Por Diego E. Barros
«P. ¿Está a favor del despido gratuito?
R. Sí. Así el empleado trabajaría más.»
A esta inquietante conversación solo le ha faltado que el periodista (o el entrevistado) hubiera añadido: y con unos latigazos ya ni te cuento. Como el periodismo arrastra una crisis de la que todo el mundo habla ya me encargo yo. Los trabajadores españoles lo que necesitan es un buen capataz de látigo fácil a sus espaldas. Así, de una vez por todas, España lideraría esa panacea de la estadística que es la tan cacareada productividad. Nadie sabe muy bien lo que es pero no hay político o economista ―últimamente términos sinónimos y contradictorios al mismo tiempo, es lo que tiene vivir instalados en la posmodernidad―, que no aluda a ella cuando alguien le pone un micrófono delante y quiere aportar su granito de arena en la historia universal de la estupidez.

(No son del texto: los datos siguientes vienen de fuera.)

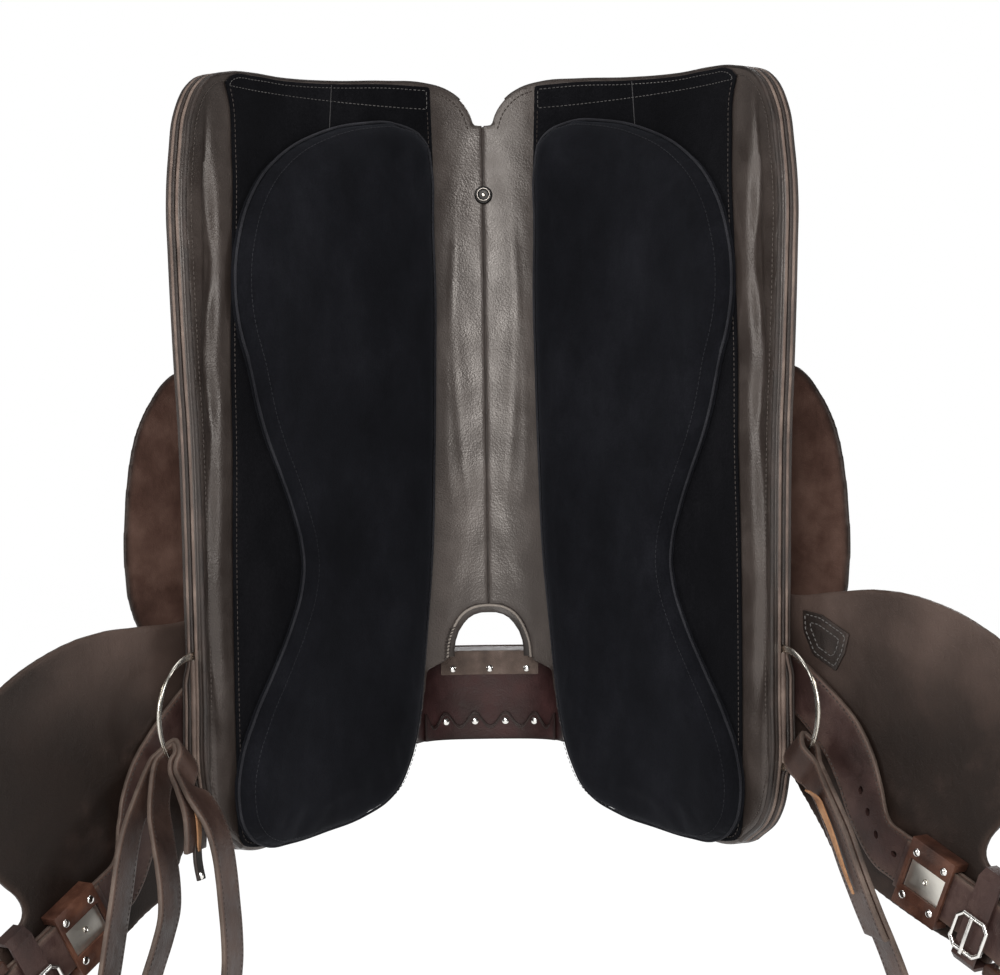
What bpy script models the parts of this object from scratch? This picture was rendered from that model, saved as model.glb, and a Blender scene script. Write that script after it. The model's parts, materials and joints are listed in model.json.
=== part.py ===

Resulta alentador ver cómo China se va convirtiendo en nuestro referente. Hace unas semanas, sin ir más lejos, en la CNN un sesudo analista ilustraba a Christiane Amanpour sobre el desarrollo del enésimo congreso del Partido Comunista China con esta inquietante frase: «Chinese style democracy». Christiane, como leyenda de la tribu que eres, perdiste una oportunidad de oro para certificar que Cuba era lo que es: una dictadura comunista no como China, que para eso los hijos de San Steve Jobs fabrican allí todos los iPhones e iPads que tan fácil nos hacen la vida antes de que Apple nos la joda con una actualización automática de software.

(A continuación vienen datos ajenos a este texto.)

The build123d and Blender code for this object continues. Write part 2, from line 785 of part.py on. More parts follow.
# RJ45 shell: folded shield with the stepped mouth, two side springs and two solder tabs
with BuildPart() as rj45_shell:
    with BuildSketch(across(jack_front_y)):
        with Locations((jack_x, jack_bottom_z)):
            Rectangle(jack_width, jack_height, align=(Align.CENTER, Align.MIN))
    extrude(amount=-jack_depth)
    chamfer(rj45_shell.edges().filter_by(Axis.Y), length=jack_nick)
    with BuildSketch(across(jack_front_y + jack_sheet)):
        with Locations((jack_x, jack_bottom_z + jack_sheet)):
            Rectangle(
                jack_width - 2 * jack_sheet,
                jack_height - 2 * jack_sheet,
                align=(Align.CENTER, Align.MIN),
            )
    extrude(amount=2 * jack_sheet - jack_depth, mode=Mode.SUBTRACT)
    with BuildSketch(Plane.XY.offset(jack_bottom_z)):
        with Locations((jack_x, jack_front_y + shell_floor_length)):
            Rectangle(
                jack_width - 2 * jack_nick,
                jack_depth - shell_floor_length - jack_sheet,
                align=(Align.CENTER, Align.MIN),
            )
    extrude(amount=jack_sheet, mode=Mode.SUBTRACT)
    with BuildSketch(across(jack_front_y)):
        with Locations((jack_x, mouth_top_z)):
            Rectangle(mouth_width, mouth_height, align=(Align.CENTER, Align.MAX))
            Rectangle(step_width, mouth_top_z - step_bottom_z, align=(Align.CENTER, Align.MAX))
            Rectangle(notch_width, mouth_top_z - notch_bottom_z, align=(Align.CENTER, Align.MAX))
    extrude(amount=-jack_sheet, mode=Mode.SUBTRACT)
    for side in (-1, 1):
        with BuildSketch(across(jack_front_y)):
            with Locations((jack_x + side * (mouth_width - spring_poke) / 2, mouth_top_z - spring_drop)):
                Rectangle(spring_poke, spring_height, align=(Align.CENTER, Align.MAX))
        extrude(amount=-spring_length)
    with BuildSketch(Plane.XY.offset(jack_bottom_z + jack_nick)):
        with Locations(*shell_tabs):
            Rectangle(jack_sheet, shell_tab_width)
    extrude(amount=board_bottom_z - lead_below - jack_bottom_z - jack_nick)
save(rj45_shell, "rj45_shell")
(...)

Como en España siempre vamos a la vanguardia ya fue el presidente de Mercadona, Juan Roig, el que nos advirtió hace meses de las bondades de la cultura del esfuerzo del pueblo chino refrendadas ahora por Fernando Zhou, su homólogo en la mayoritaria Asociación de Empresarios Chinos en Valencia-España: «Los chinos apoyan al empresario. Si el negocio no va bien, se bajan el sueldo. Y los españoles quieren que se cumplan sus derechos. España va mal. Las huelgas no valen para nada. Hay que aprender de los chinos.»
Yo que soy de la EGB y por tanto un poco chapado a la antigua, tengo que ver como mi santa esposa yanqui me afea comentarios del tipo «trabajar como un chino (o un negro)» por haber crecido (ella) en el país donde hay que cogerse la lengua con papel de fumar por aquello de no incomodar a las minorías con cuestiones que puedan dañar su sensibilidad racial. Quién me iba a decir que frases así son ahora el faro que guía nuestra modernidad. De todos es sabido que la cultura china (al menos la política) si por algo destaca es, además de por su esfuerzo, por su respeto a los derechos. Humanos o de sus trabajadores. Quede claro ya que cualquier tiempo pasado siempre fue mejor, por no decir aquellos en que las empresas tenían trabajadores que no se quejaban. Ahí estaban los caucheros del Putumayo o los salvajes del Congo belga tan bien retratados por Vargas Llosa y que era un ejemplo por su esfuerzo trabajando de sol a sol por el bien de sus empleadores.
Pero todo esto, supongo, es síntoma del mismo racismo que, según el señor Zhou, guía las actuaciones de esos jueces españoles que dejan a sus compatriotas en la cárcel incluso después de haber pagado la fianza. Se equivoca. Los jueces españoles han dejado ya buena muestra de su sentido democrático: la cagan por igual sin importar raza, credo o nacionalidad. Por eso ahora andamos todos empalmados con lo de Gerardo Díaz Ferrán. Nos han tirado un hueso y lo estamos disfrutando pero bien.